The two phrases from m. 64-73 both create tension and excitement, but at different levels. In the first phrase (m. 64-68), tension begins building right at the beginning of the repetition of “laß mich los,” with the aforementioned continuous ascending pitches, harmonies and arpeggiations and stepwise bass of the piano up to its imperfect authentic cadence in m. 68. Accented dissonances (m. 68 on I(7-8)(2-3) and first beat m. 67), diminished vii chords (vii65/ii m. 66) and chromaticism (m. fourth beat m. 66, first and fourth beat m. 67, and first and third beat m. 68) add to the excitement. However, the amount of excitement in the second phrase builds up even further than the first did, with the continuous ascending motion becoming chromatic (in the bass of m. 68-first beat of m. 72), chromatic passing tones (fourth beat of m. 70), augmented chords (IVaugmented of second beat m. 71), and a large shift of dynamics to fortissimo (m. 71) creating the greater tension. The increase in the colors of harmonic qualities and great shift in dynamics stress the desire of wanting to break free of the singer’s troubles through love.
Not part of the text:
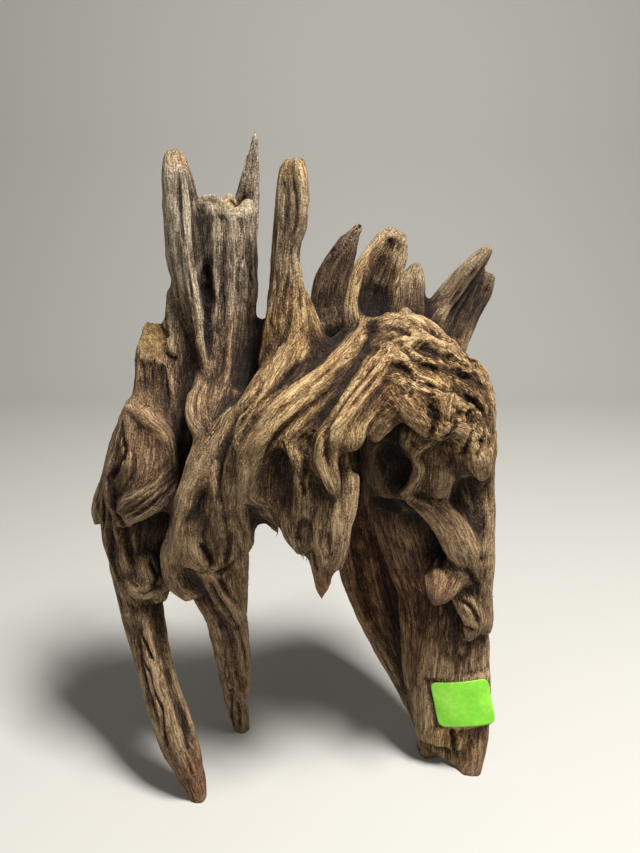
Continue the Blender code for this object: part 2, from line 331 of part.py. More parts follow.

The text, “Liebe, Liebe” (m. 66-67) are words that display strong emotional meaning and are at the climax of both the first and second phrase of m. 64-73. Therefore, the dissonances of the each phrase should be made present with a full, firm sound in performance. However, I do not think there should be rubato during the first “Liebe, Liebe” (m. 67), as the piece still has to build up to the largest climax of the piece, the “Liebe, Liebe” of m. 71. When the performers finally get there (m. 71), progressively more emphasis on each chord is a possibility, as the chords in the piano of m. 71 are special and making the second pronunciation of “Liebe, Liebe” quite meaningful. With text being repeated a second time like this, the singer is really serious about what he is singing. Then, the piano can resume tempo at the perfect authentic cadence of m. 73.